Below is an update of the very interesting work by Mr. Matthias Horn in
Bougainville, Papua New Guinea utilising coconut oil as a biofuel. Mr.
Horn can be contacted at: firstname.lastname@example.org
"We are manufacturing the oil for 3.5 years now. For the last year we
had a stable sales of 4000 liter CNO monthly. On top of that we are
using an average of 6000 liters in our own company vehicles.
We are not blending the CNO we sell to our customers, its 100% pure and
we did not have any issues with viscosity in Ind. Injected Engines (in
all our customers vehicles like hilux and cruisers).
Our fleet uses pure oil with the exemption of a brand new fergusson
tractor 72HP and two 6 ton Hino dump trucks - they have 10% kero blend
for the simple reason to lower the viscosity. Main reason is that the
engine are direct injected and when cold started it can cause
carbonizing of the head and raising of engine oil level. We have one
daihatsu 3 ton truck with direct injection and it did 120.000 km on
straight cno without any problems.
Our 3 cylinder deutz genrator is running for more that 10,000 hrs on
straight CNO with a two tank system, we worked out that we have to make
sure that the engine is loaded to around 50 % at any time to avoid
[carbon deposit problems.]
I worked out long time ago that our diesel here is very dirty, it has a
lot of rust, fungus and water. When the water mixes with cno it forms a
mix and if you let it settle for a couple of days you will see that it
seperates with and layer of an emulsion inbetween. That is the stuff we
had to clean out of the tanks, because it clogged up the pick up
strainer in the tank and the fuel filter itself. Our sludge looks
greyish- while compared to your pickup strainer in the photo which is
brownish and comes from shit diesel. Once the more viscous our gets in
the tank it will not give enough fuel [for] the engine to run.
Once we have converted a car we have to be very careful not to get
diesel in the tank, since all the dirt is going to cause disaster in the
whole system. I have to say that our climate here has a temp. range of
lowerst 26 deg C and 34 deg. The highest all year round.
We have opened up a couple of our engines after the use of CNO and could
not find any difference it deposits and wear than you would have in
diesel powered engines. The only mystery I worked out a year ago is a
very small amount of saturated fat in our oil. That has the effect that
the filter gets blocked; you open it up and the paper looks very clean
but the fat has glued it up.
We worked out that if we let the oil sit for longer than 15 days, the
fat will finally sit in the bottom of our storage tanks and we syphon
the good fuel of the top of the tank.
Heating is another way to get around it: I have got a sleeved here which
sits around your fuel filter and you divert the cooling water thru the
sleeve. Have not fitted it yet.
One other fact is the location of your fuel filter, hilux does not give
us any problem (the filter sits in the back of the eng. Compartment.
Land cruiser the filter sits in the front of the engine.

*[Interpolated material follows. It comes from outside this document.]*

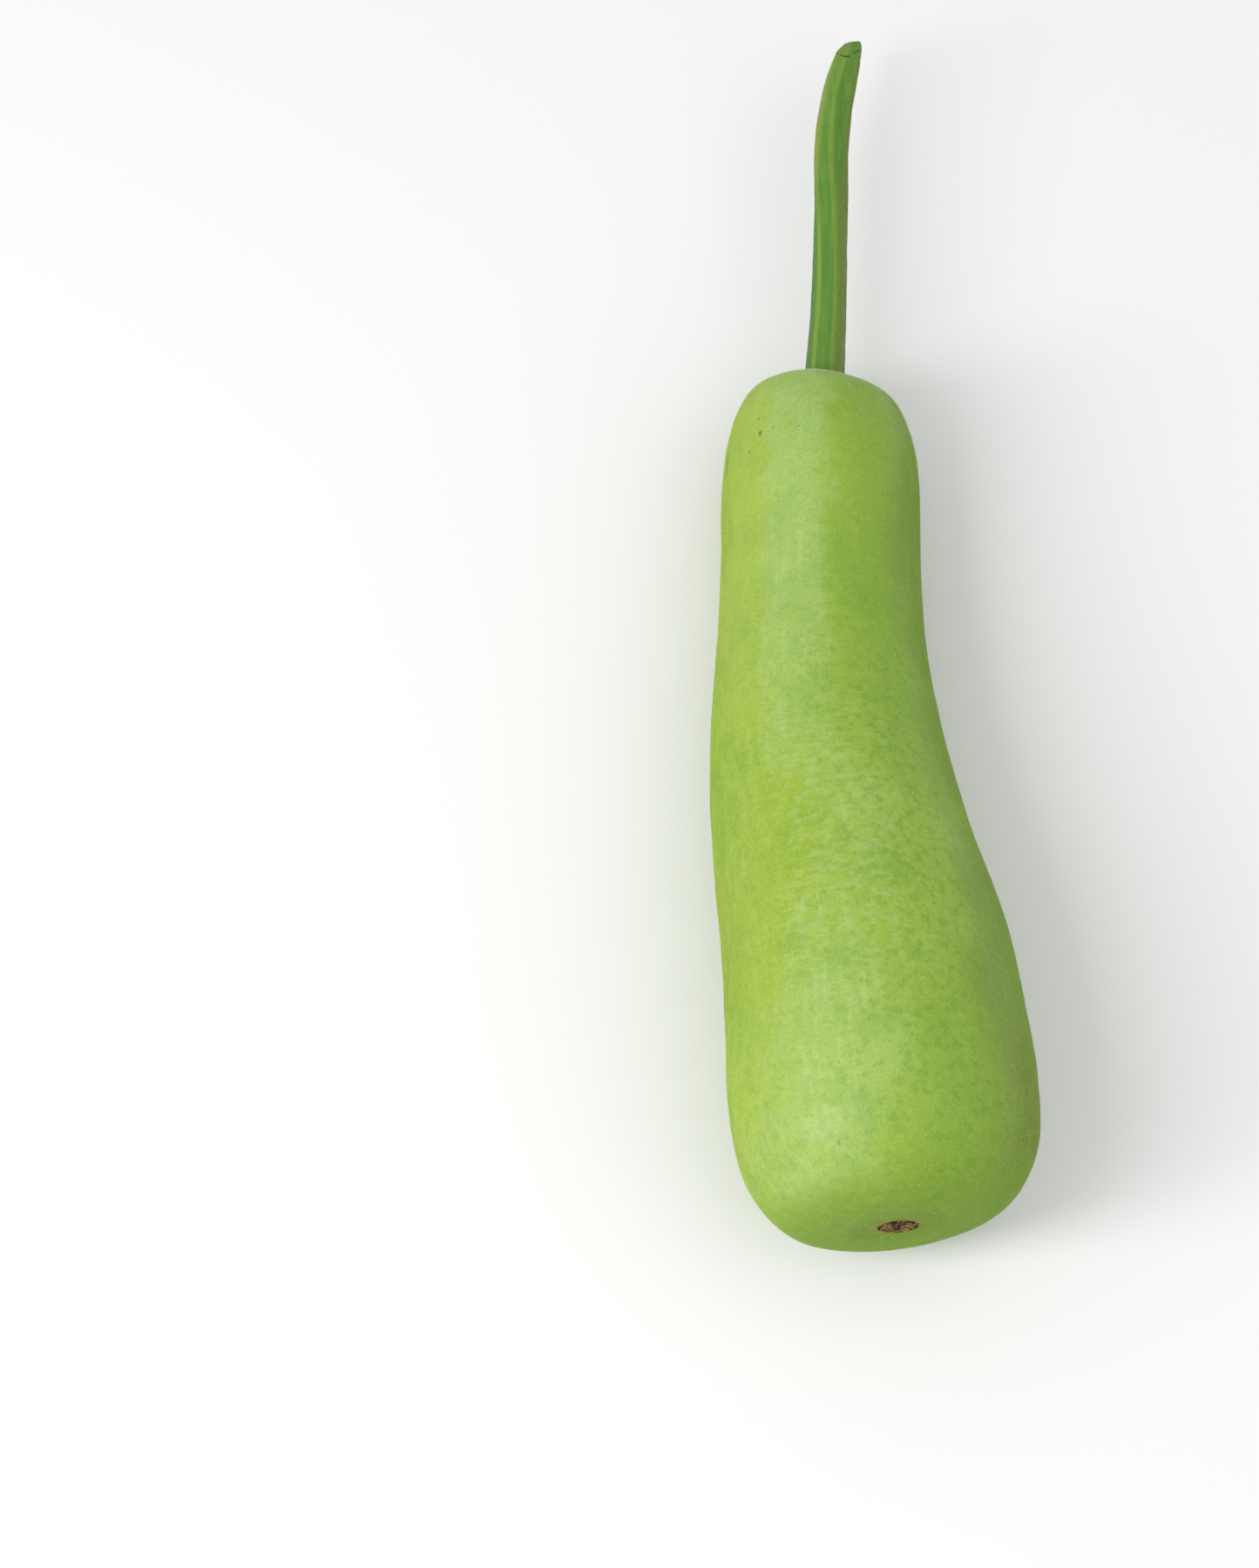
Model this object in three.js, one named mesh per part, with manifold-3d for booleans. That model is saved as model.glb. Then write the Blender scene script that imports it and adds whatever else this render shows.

My assumption
is that the air flow while driving cools down the flter and the fat does
not melt, once I stop my cruiser and the heat from the engine
radiates the engine picks up again.
I am thinking of putting a sheet metal shield to protect filter from
cooling down while driving and see what the result is. We had our CNO
checked by westfalia in Germany, looking at a centrifuge to clean it,
but they could not find water or solids in our oil and said there
is nothing they can offer to clean it further. To get the fat out of the
cno is the only task, because I do not really like the idea of stuffing
around with the cooling system of the vehicle.
Our customer base is mainly expat people like Ausaid, NZ aid and so on.
The locals, even our mechanic (who does all the work with me) do not
trust the whole idea. They had the was here and lots of people used home
CNO In that time but not very success full in longer terms, because of
Our retail price for CNO is Kina 2.50 compared to K 3.50 what the diesel
here in bougainville costs.
So far, that was a lot of typing......
Hope the info I have given you is of some use.